Employees who experience underpayments can bring claims for unlawful deductions from wages to the employment tribunal. These claims must begin (via ACAS early conciliation) within three months less one day of the last deduction. If the underpayments are part of a ‘series’ of deductions, the claim may cover earlier payments, subject to a two-year backstop.
Historically, Bear Scotland v Fulton established that gaps over three months between holiday pay underpayments broke a series. However, the Supreme Court in Chief Constable of the Police Service of Northern Ireland v Agnew overturned this, holding that gaps over three months do not automatically disrupt a series of deductions.
In the recent case of Deksne v Ambitions Ltd, the employer conceded incorrect holiday pay calculations, but the tribunal initially ruled the claim out of time because gaps between deductions exceeded three months. The Employment Appeal Tribunal (EAT) overturned this decision, confirming that gaps between deductions were irrelevant. Instead, whether deductions form a series depends on factors such as their similarity, frequency, size, impact, and what links them.

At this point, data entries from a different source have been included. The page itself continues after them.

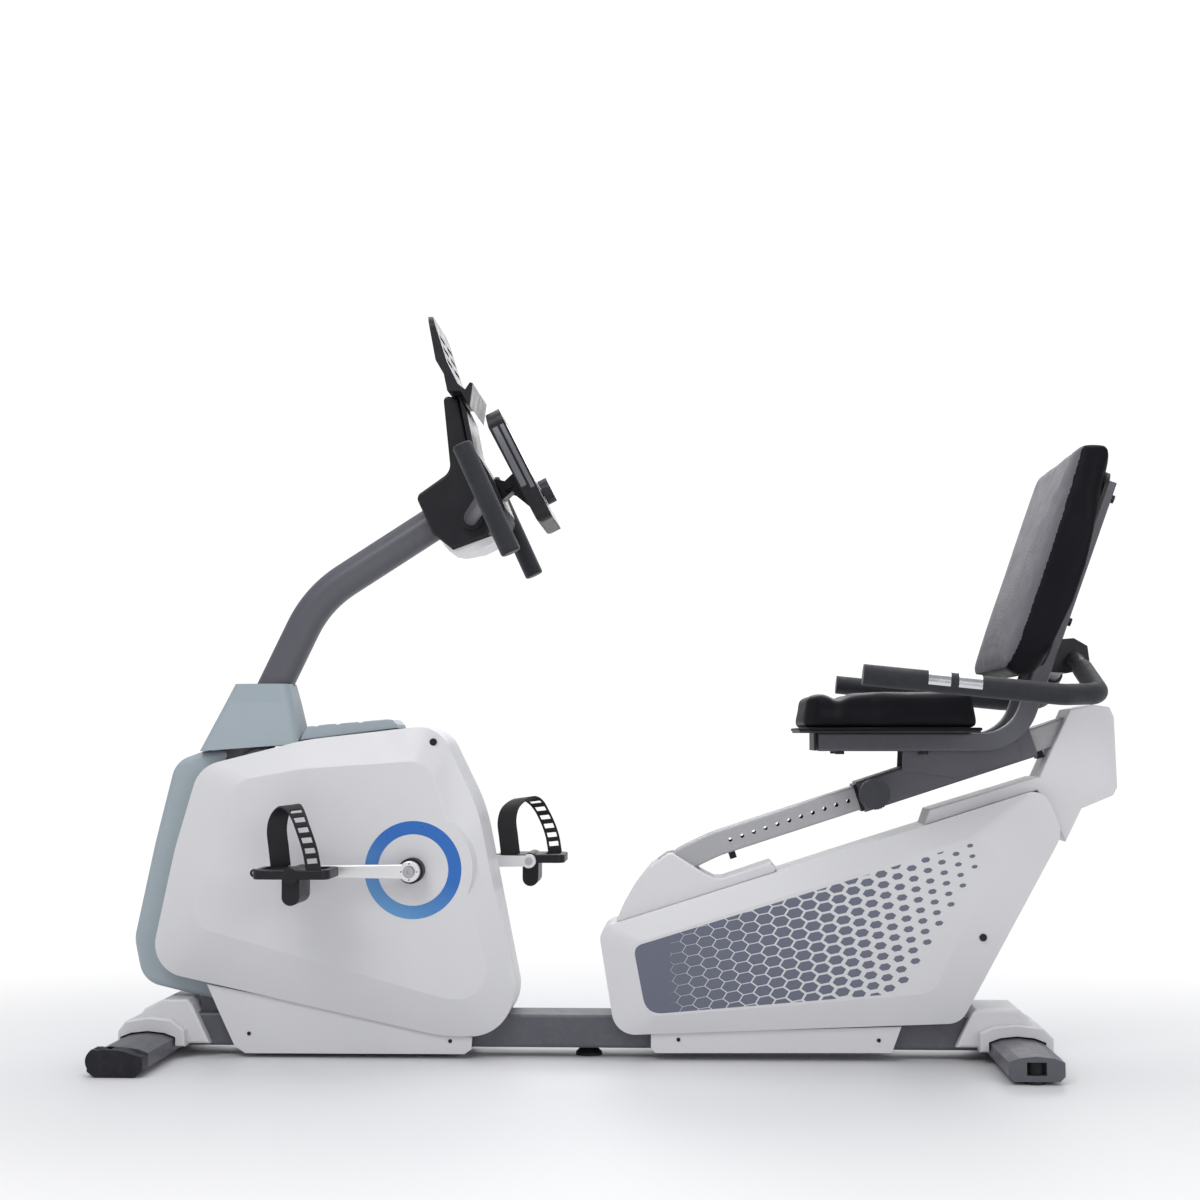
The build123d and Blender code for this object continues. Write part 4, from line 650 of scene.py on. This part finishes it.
def honeycomb():
    """Hexagons that shrink towards the seat end, and the solid field in front of them."""
    field = rounded_ring(FIELD, FIELD_RADII, 6)[::-1]
    right = (math.cos(TILT), math.sin(TILT))
    up = (-right[1], right[0])
    tip, top = COLUMN * 2 / 3, ROW / 2
    flat = COLUMN - tip
    shapes = []
    for column in range(-2, 26):
        for row in range(-24, 26):
            u = column * COLUMN
            v = (row + 0.5 * (column % 2)) * ROW
            x = COMB_X + u * right[0] + v * up[0]
            z = COMB_Z + u * right[1] + v * up[1]
            if x < COMB_FRONT or x > COMB_BACK - max(0.0, 0.32 - z) * COMB_SLANT:
                continue
            fill = fill_at(x)
            corners = ((tip, 0), (flat, top), (-flat, top), (-tip, 0), (-flat, -top), (flat, -top))
            ring = [(x + fill * (a * right[0] + b * up[0]), z + fill * (a * right[1] + b * up[1]))
                    for a, b in corners]
            ring = tidy_ring(clip(clip(ring, field), BEHIND_SOLID))
            if ring:
                shapes.append(ring)
    return shapes, field


def make_honeycomb():
    """Printed honeycomb on the outer face of both rear shrouds."""
    shapes, field = honeycomb()
    shapes.append(tidy_ring(clip(field, SOLID_ZONE)))
    for sign, side_name in ((-1, "left"), (1, "right")):
        face = abs(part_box("rear_" + side_name + "_shroud")[0 if sign < 0 else 1].y)
        y_low, y_high = sorted((sign * (face - 0.0002), sign * (face + 0.00025)))
        mesh = prism_mesh("honeycomb", shapes, y_low, y_high)
        new_piece("honeycomb_" + side_name, mesh, "root", "band_grey", HEX_PRINT)


make_ring()
make_honeycomb()


# ---- pedal straps ---------------------------------------------------------------
def catmull(points, steps):
    """Smooth curve through the points."""
    points = [Vector(p) for p in points]
    padded = [points[0] * 2 - points[1]] + points + [points[-1] * 2 - points[-2]]
    curve = []
    for i in range(1, len(padded) - 2):
        a, b, c, d = padded[i - 1:i + 3]
        for k in range(steps):
            t = k / steps
            curve.append(0.5 * (2 * b + (c - a) * t + (2 * a - 5 * b + 4 * c - d) * t * t
                                + (3 * b - a - 3 * c + d) * t ** 3))
    curve.append(padded[-2])
    return curve


def make_strap(side_name, sign):
    """Pedal strap: broad inner leg, arched top and an outer leg with ladder slots."""
    low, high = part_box(side_name + "_pedal")
    centre_x = (low.x + high.x) / 2
    inner = low.y if sign > 0 else high.y
    span = high.y - low.y
    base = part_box(side_name + "_pedal_strap")[0].z
    places = [(-0.030, 0.035, -0.002), (-0.034, 0.035, 0.030), (-0.037, 0.045, 0.060), (-0.030, 0.12, 0.084),
              (-0.010, 0.42, 0.098), (0.008, 0.74, 0.090), (0.024, 0.93, 0.062), (0.036, 0.985, 0.030),
              (0.042, 0.965, -0.002)]
    path = catmull([(centre_x + x, inner + sign * span * y, base + z) for x, y, z in places], 8)
    build = bmesh.new()
    columns = 6
    rows = []
    for i, point in enumerate(path):
        t = i / (len(path) - 1)
        half = 0.017 if t < 0.5 else 0.017 - 0.0045 * min(1.0, (t - 0.5) / 0.2)
        across = Vector((1.0, sign * 0.12, 0.18 - 0.1 * t)).normalized()
        row = [build.verts.new(point + across * half * (2 * k / columns - 1)) for k in range(columns + 1)]
        rows.append(row)
    slot_rows = set()
    first = int(len(rows) * 0.60)
    for slot in range(6):
        slot_rows.update((first + slot * 4, first + slot * 4 + 1))
    for i in range(len(rows) - 1):
        for k in range(columns):
            if i in slot_rows and 1 <= k < columns - 1 and i < len(rows) - 3:
                continue
            build.faces.new((rows[i][k], rows[i][k + 1], rows[i + 1][k + 1], rows[i + 1][k]))
    bmesh.ops.recalc_face_normals(build, faces=build.faces)
    mesh = bpy.data.meshes.new("strap")
    build.to_mesh(mesh)
    build.free()
    piece = new_piece(side_name + "_toe_strap", mesh, side_name + "_pedal", "rubber_black")
    solid = piece.modifiers.new("solid", "SOLIDIFY")
    solid.thickness = 0.0028
    solid.offset = 0.0
    bevel = piece.modifiers.new("bevel", "BEVEL")
    bevel.width = 0.0006
    bevel.segments = 2
    apply_modifiers(piece)
    smooth(piece.data, 40)
    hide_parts(side_name + "_pedal_strap")


make_strap("left", -1)
make_strap("right", 1)

# ---- small fittings --------------------------------------------------------------
DISPLAY_TOP, DISPLAY_LOW = Vector((-0.199, 0.0, 1.075)), Vector((-0.107, 0.0, 0.892))
DISPLAY_DOWN = (DISPLAY_LOW - DISPLAY_TOP).normalized()
DISPLAY_OUT = Vector((-DISPLAY_DOWN.z, 0.0, DISPLAY_DOWN.x))


def display_point(along, out):
    """X and Z of a point of the display, down its face and out of it."""
    point = DISPLAY_TOP + DISPLAY_DOWN * along + DISPLAY_OUT * out
    return (point.x, point.z)


def plate_piece(name, rings, y_from, y_to, body, slot, material=None, bevel=0.0004):
    """Thin applied plate on a side face, with softened edges."""
    mesh = prism_mesh(name, rings, min(y_from, y_to), max(y_from, y_to))
    piece = new_piece(name, mesh, body, slot, material)
    soften = piece.modifiers.new("soften", "BEVEL")
    soften.width = bevel
    soften.segments = 2
    apply_modifiers(piece)
    smooth(piece.data, 40)
    return piece


def make_display_sides():
    """Grey side strips of the display housing, on both sides of a dark groove."""
    for sign, side_name in ((-1, "left"), (1, "right")):
        face = abs(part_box("display_housing")[0 if sign < 0 else 1].y)
        rings = [[display_point(a, o) for a, o in ring] for ring in (
            ((0.030, -0.0035), (0.148, -0.0035), (0.148, -0.0105), (0.030, -0.0105)),
            ((0.030, -0.0145), (0.140, -0.0145), (0.140, -0.0245), (0.030, -0.0245)))]
        plate_piece("display_strip_" + side_name, rings, sign * (face - 0.0003), sign * (face + 0.0006),
                    "display", "black_plastic", PANEL_GREY)


def make_crank_caps():
    """Dark seal behind each crank boss and four small marks round the bolt."""
    for sign, side_name in ((-1, "left"), (1, "right")):
        inner = abs(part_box(side_name + "_crank")[1 if sign < 0 else 0].y)
        outer = abs(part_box(side_name + "_crank")[0 if sign < 0 else 1].y)
        steps = 48
        radius_in, radius_out = 0.0165, 0.0205
        seal = []
        for k in range(steps):
            a, b = 2 * math.pi * k / steps, 2 * math.pi * (k + 1) / steps
            seal.append([(CRANK_X + r * math.cos(t), CRANK_Z + r * math.sin(t))
                         for r, t in ((radius_in, a), (radius_out, a), (radius_out, b), (radius_in, b))])
        mesh = prism_mesh("seal", seal, *sorted((sign * (inner - 0.0275), sign * (inner - 0.0030))))
        new_piece("spindle_seal_" + side_name, mesh, "root", "rubber_black")
        marks = []
        for k in range(4):
            turn = math.pi / 2 * k
            across = Vector((math.cos(turn), math.sin(turn)))
            along = Vector((-across.y, across.x))
            middle = Vector((CRANK_X, CRANK_Z)) + across * 0.0125
            marks.append([tuple(middle + across * u + along * v)
                          for u, v in ((-0.0018, 0.0), (0.0014, -0.0013), (0.0014, 0.0013))])
        mesh = prism_mesh("marks", marks, *sorted((sign * (outer - 0.0002), sign * (outer + 0.0003))))
        new_piece("crank_marks_" + side_name, mesh, "crankset", "screw_black")


make_display_sides()
make_crank_caps()
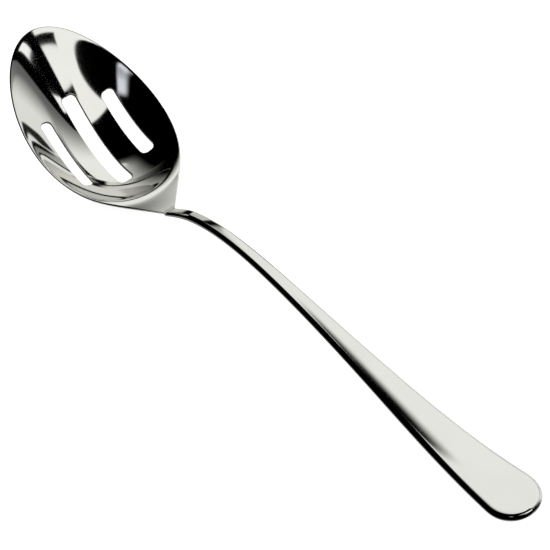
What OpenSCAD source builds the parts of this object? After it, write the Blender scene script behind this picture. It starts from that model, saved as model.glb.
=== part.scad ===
// Slotted serving spoon at rest on a table, bowl towards -X and handle towards +X.
// The table is z = 0 and the spoon is symmetric about the plane y = 0.

/* [Bowl] */
// Length of the hollow along the rim's chord, from its heel to the tip
bowl_l = 95.3; // [84:0.1:112]
// Widest width of the bowl
bowl_w = 64.2; // [54:0.1:76]
// Depth of the hollow below the rim, at its widest place
bowl_depth = 14.2; // [11:0.1:17]
// Depth by which the rim sags below its chord
rim_sag = 5.2; // [3:0.1:6.5]
// Angle between the rim's chord and the table
bowl_tilt = 26.6; // [23:0.1:31]
// Thickness of the sheet, measured square to the rim's chord
sheet_t = 1.4; // [1.2:0.1:1.6]
// Radius that the rim's edges are ground to
rim_r = 0.6; // [0.3:0.05:0.6]

/* [Slots] */
// Width of the middle slot
mid_slot_w = 7.4; // [5:0.1:9]
// Length of the middle slot
mid_slot_l = 47.4; // [30:0.2:58]
// Width of each side slot
side_slot_w = 6; // [4.5:0.1:8]
// Length of each side slot
side_slot_l = 34.6; // [24:0.2:42]
// Radius of the slots' corners, which is less where a slot is too narrow for it
slot_corner_r = 2.4; // [1:0.1:3]
// Distance from the middle slot's centre line to a side slot's
slot_pitch = 16.9; // [13:0.1:19]
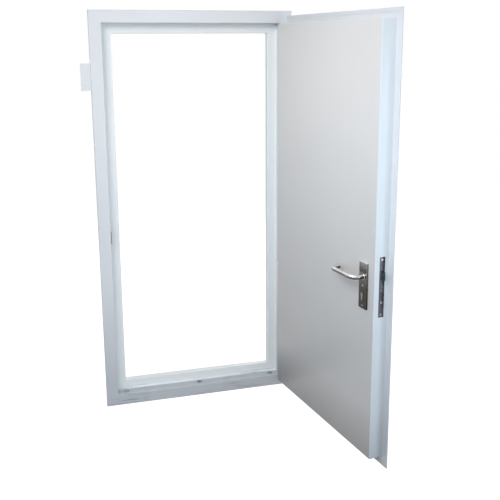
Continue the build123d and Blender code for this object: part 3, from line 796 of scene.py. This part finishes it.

The EAT held that all holiday pay underpayments calculated in the same way were part of a series, allowing claims back to the two-year limit.
Key Takeaways for Employers
Claims for historic holiday pay underpayments remain a risk. Correcting payments will not immediately “break the chain,” and three-month gaps between underpayments no longer matter. Employers must ensure holiday pay is calculated correctly to avoid exposure to claims.